As endorsement of the success of the PICI, the Government of Kenya, under the leadership of His Excellency, President Uhuru Kenyatta, joined the PICI family earlier this year with its Lamu Port Southern Sudan-Ethiopia Transport (LAPSSET) Corridor Project. I welcome President Kenyatta on behalf of all my colleagues. The infrastructure gap in our continent remains large, but with the commitment of our presidential champions, the NEPAD Agency, AUC, RECs, member states, the AfDB, UNECA and the private sector, we will bridge this gap and unlock Africa’s potential.
Foreword by the Chief Executive Officer, NEPAD Agency, Dr Ibrahim Mayaki
Africa is a continent of opportunity and destination of choice with an unmatched resilience. Despite global economic challenges, the continent has been able to maintain an average GDP of over 5%. Poverty levels are falling, incomes are rising and education and health outcomes are improving. In 2014 Official Development Assistance (ODA) was estimated at USD55.2 billion, which is less than the official remittances of USD67.1 billion. Africa’s political governance has improved since 2000. Elections are increasingly becoming peaceful, and participation of women in political life has increased.
However, Africa’s greatest asset is its people. It is a young continent of over 1 billion people, with more than half of the population under eighteen years of age. It is projected that in 2030 the population will increase to 1.6 billion with about 300 million people classified as middle income.
One of Africa’s greatest challenges is regional infrastructure, and intra-Africa trade. In response to this need for infrastructure development, His Excellency, President Jacob Zuma of the Republic of South Africa, during the 23rd New Partnership for Africa’s Development (NEPAD Agency) Heads of State and Government Orientation Committee (HSGOC) meeting in Kampala, Uganda, on 24 July 2010, proposed that the implementation of regional and continental infrastructure projects be accelerated through political championing. The African Union (AU) leaders agreed with this proposal, and re-emphasised the importance of accelerating regional infrastructure development through committed political leadership, sponsorship and the championing of specific regional infrastructure projects. At this same AU Summit, the study for the Programme for Infrastructure Development for Africa (PIDA) was launched.
The 15th AU Summit adopted the recommendation of the 23rd NEPAD HSGOC meeting to establish the NEPAD High-Level Ad Hoc Subcommittee on Infrastructure comprising eight Heads of State and Government, with South Africa as chair. Other countries include Algeria, Benin, Egypt, Nigeria, Republic of Congo, Rwanda and Senegal. The Subcommittee was tasked with prioritising and consolidating infrastructure projects for high impact and results under this proposal. Consequently, during the 16th AU Summit in Addis Ababa, Ethiopia, on 30 January 2011, the Presidential Infrastructure Champion Initiative (PICI), together with its projects and champions, was endorsed and adopted by the AU Assembly.

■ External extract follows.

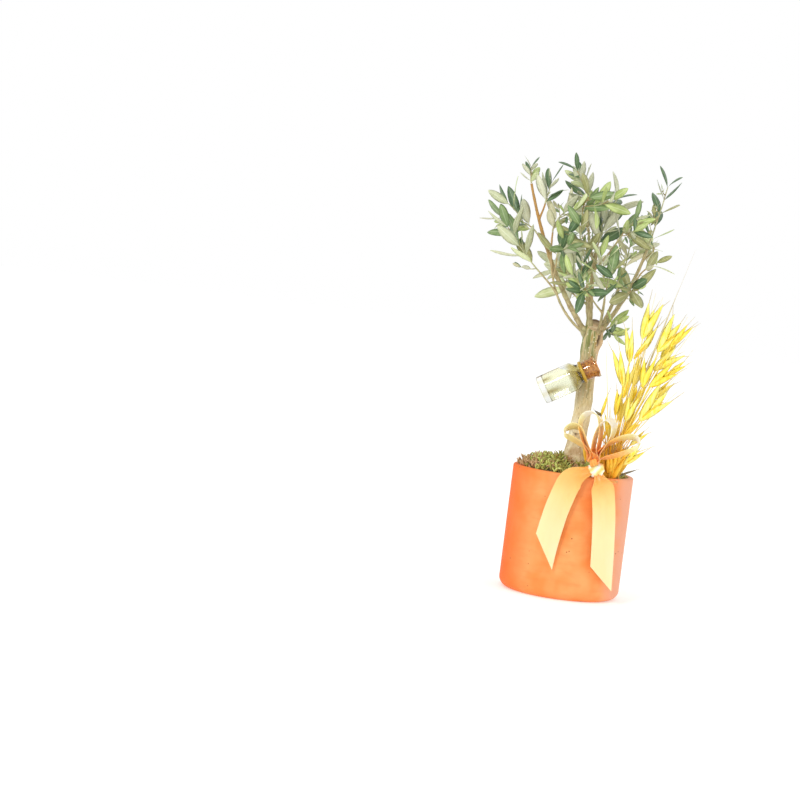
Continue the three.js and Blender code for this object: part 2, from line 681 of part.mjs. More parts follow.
// Tails: the points each runs through, the side it faces, and the two corners of its slanted cut
const tailRows = [
  {
    name: 'bow_tail_left',
    points: [vec(15, -57, 121.5), vec(0, -62.5, 112), vec(-8, -63, 92), vec(-15, -61, 58), vec(-19, -59, 26)],
    facing: vec(-0.12, -1, 0),
    cut: [vec(-25, 0, 57), vec(-8.7, 0, 29.5)],
  },
  {
    name: 'bow_tail_right',
    points: [vec(23, -57, 118.5), vec(28, -60, 108), vec(32, -57, 88), vec(35, -53, 55), vec(38.5, -50, 8)],
    facing: vec(0.4, -1, 0),
    cut: [vec(26.6, 0, 34.5), vec(48.7, 0, 13)],
  },
];
const tail = { pinched: 9, spreadBy: 0.3, steps: 18 };

function buildTail({ points, facing, cut }, knotRoom) {
  const path = new THREE.CatmullRomCurve3(points);
  const widthAt = (t) => (
    THREE.MathUtils.lerp(tail.pinched, ribbon.width, THREE.MathUtils.smoothstep(t, 0, tail.spreadBy))
  );
  const along = cut[1].clone().sub(cut[0]).normalize();
  const keepSide = vec(-along.z, 0, along.x);
  const whole = strip(path, () => facing, widthAt, tail.steps);
  return largestPiece(whole.trimByPlane(keepSide.toArray(), keepSide.dot(cut[0])).subtract(knotRoom));
}

// Dried oats: every stalk leaves the bunch for the tip of its beard, with an ear on the way
const stalkRows = [
  { tip: [53, -36, 287], ear: 0.8 },
  { tip: [60, -30, 284], ear: 0.74 },
  { tip: [84, -36, 269], ear: 0.78 },
  { tip: [72, -26, 263], ear: 0.72 },
  { tip: [93, -40, 262], ear: 0.7 },
  { tip: [93, -32, 240], ear: 0.76 },
  { tip: [90, -40, 228], ear: 0.66 },
  { tip: [85, -38, 202], ear: 0.72 },
  { tip: [71, -40, 150], ear: 0.9 },
  { tip: [15, -36, 232], ear: 0.7 },
  { tip: [23, -34, 190], ear: 0.62 },
  { tip: [48, -22, 236], ear: 0.8 },
];
const GOLDEN_ANGLE = Math.PI * (3 - Math.sqrt(5));
const ear = { length: 34, beard: 8, width: 7, depth: 5 };
const husk = { count: 2, length: 27, width: 5.5, depth: 3.5, first: 0.25, gap: 0.25, opening: 0.3 };
const stalk = { thick: 1.3, beard: 0.5 };

function stalkPath({ tip }, index) {
  const end = vec(...tip);
  const angle = index * GOLDEN_ANGLE;
  const spot = vec(Math.cos(angle), Math.sin(angle), 0).multiplyScalar(0.3 * bunch.wide);
  const root = bunch.foot.clone().lerp(bunch.top, 0.95).add(spot);
  const rise = end.clone().sub(root).length();
  return arc(root, end, vec(-0.04 * (tip[0] - root.x), 0, 0.05 * rise));
}

// An eight-faced spindle lying from a root along a direction, its wide side to the front
function spindle(root, direction, length, width, depth) {
  const across = direction.clone().cross(vec(0, -1, 0)).normalize();
  const out = across.clone().cross(direction);
  return toSolid(bend(new THREE.OctahedronGeometry(0.5), (t) => ({
    origin: root.clone().addScaledVector(direction, length * t),
    across: across.clone().multiplyScalar(width),
    out: out.clone().multiplyScalar(depth),
  })));
}

function stalkParts(row, index) {
  const path = stalkPath(row, index);
  const parts = [taperedTube(path, stalk.thick, stalk.beard, 3, 4)];
  const along = heading(path, row.ear);
  const earTip = path.getPoint(row.ear);
  const earRoot = earTip.clone().addScaledVector(along, -ear.length);
  parts.push(spindle(earRoot, along, ear.length + ear.beard, ear.width, ear.depth));
  for (let k = 0; k < husk.count; k += 1) {
    const outward = sideOf(along).applyAxisAngle(along, Math.PI / 2 + 0.4 * index + k * Math.PI);
    const root = earRoot.clone().addScaledVector(along, ear.length * (husk.first + husk.gap * k));
    parts.push(spindle(root, blend(along, outward, husk.opening), husk.length, husk.width, husk.depth));
  }
  return parts;
}

function buildBunch(extra) {
  const below = bunch.foot.clone().lerp(bunch.top, -0.2);
  const radiusAt = (t) => THREE.MathUtils.lerp(bunch.narrow, bunch.wide, t) / 2 + extra;
  const whole = toSolid(tube(new THREE.LineCurve3(below, bunch.top), radiusAt, 10, 2));
  return whole.trimByPlane([0, 0, 1], bunch.foot.z - extra);
}

function buildOats() {
  const joined = Manifold.union([buildBunch(0), ...stalkRows.flatMap(stalkParts)]);
  return largestPiece(joined.simplify(FINEST));
}

const oatBeads = () => stalkRows.flatMap((row, i) => lineBeads(stalkPath(row, i), ear.width, ear.width));

// Assembly

function buildPlant() {
  const group = new THREE.Group();
  const trunkRoom = buildTrunk(CLEAR);
  const bunchRoom = buildBunch(CLEAR);
  const knotRoom = buildKnot(CLEAR);
  const limbs = planLimbs();
  group.add(
    toMesh('pot', buildPot(), materials.clay),
    toMesh('soil', buildSoil(), materials.soil),
    toMesh('moss', buildMoss(trunkRoom, bunchRoom), materials.moss),
    toMesh('trunk', buildTrunk(0), materials.bark),
  );
  for (const [name, solid] of buildLimbs(limbs, trunkRoom)) group.add(toMesh(name, solid, materials.bark));
  group.add(...buildMasses(limbs, trunkRoom, oatBeads()));
  group.add(buildBottle());
  group.add(toMesh('bow', buildBow(), materials.satin));
  for (const row of tailRows) group.add(toMesh(row.name, buildTail(row, knotRoom), materials.satin));
  group.add(toMesh('dried_oats', buildOats(), materials.oats));
  return group;
}

export default buildPlant();
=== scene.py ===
# Looks of a young potted olive tree dressed as a gift: painted clay pot, moss, bark, leaves, a corked bottle
# of oil, a satin bow and a bunch of dyed dried oats.
# Sizes and places here are millimetres in the part's own frame, +Z up and the front towards -Y. Meshes are
# scaled to Blender's metres when they are made.

from math import atan2, cos, exp, hypot, pi, radians, sin, sqrt, tan

import bmesh
import bpy
import numpy as np
from mathutils import Matrix, Quaternion, Vector
from mathutils.noise import noise


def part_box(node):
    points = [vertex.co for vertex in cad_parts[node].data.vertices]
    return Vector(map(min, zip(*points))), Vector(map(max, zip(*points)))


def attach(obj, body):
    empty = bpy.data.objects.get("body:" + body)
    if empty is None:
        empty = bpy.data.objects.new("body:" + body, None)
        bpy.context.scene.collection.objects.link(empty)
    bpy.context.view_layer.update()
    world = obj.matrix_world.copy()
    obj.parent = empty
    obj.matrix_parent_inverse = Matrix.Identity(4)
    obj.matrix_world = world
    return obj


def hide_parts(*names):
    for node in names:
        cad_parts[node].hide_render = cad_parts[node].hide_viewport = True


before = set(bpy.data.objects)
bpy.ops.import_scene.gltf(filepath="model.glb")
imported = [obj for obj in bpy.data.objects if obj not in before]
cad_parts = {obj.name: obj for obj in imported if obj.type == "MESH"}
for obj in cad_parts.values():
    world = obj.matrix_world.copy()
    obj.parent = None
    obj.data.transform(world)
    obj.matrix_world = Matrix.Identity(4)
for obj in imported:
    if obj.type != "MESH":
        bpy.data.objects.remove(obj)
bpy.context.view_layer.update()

MM = 0.001
UP = Vector((0, 0, 1))
GOLDEN_ANGLE = pi * (3 - sqrt(5))
# How many sides each round thing has
SIDES = {"pot": 200, "mound": 90, "strand": 4, "trunk": 84, "limb": 14, "twig": 7, "bottle": 96,
         "knot": 60, "awn": 4, "straw": 8}
# Where each draw of random numbers starts
SEEDS = {"moss": 4, "sprigs": 3, "spurs": 4001, "tints": 5, "curls": 31, "twigs": 13, "oats": 9}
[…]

At the AU Summit in January 2012, PIDA was endorsed by the AU Assembly as the continental framework for infrastructure development from 2012 to 2040. Although the PICI was adopted before PIDA, it is important to note that the PICI is not only a precursor to PIDA, but forms part of the overall PIDA. The success of the PICI will indeed give us assurance that PIDA will be successful and the PICI will also provide a template and learning experience for the implementation of the PIDA projects.
Tremendous progress has been achieved in implementing the PICI projects, and the initiative puts Africa on the right track towards unlocking its potential. The NEPAD Agency, acting as the secretariat and executing agency of the PICI and working closely with the country focal points of the respective states, the African Union Commission (AUC), the RECs, the African Development Bank (AfDB) and the United Nations Economic Commission for Africa (UNECA), continues to monitor the progress on the implementation of the PICI projects. Regular Technical Task Team (TTT) workshops are being held to monitor the progress of the projects and to provide a platform to share experiences in project implementation.
Today I am proud to say that one of these projects has been fully implemented, another is currently under construction, and all the others have progressed very well. I have no doubt that the NEPAD Agency, together with our partners and political champions will meet the infrastructure challenges of the continent.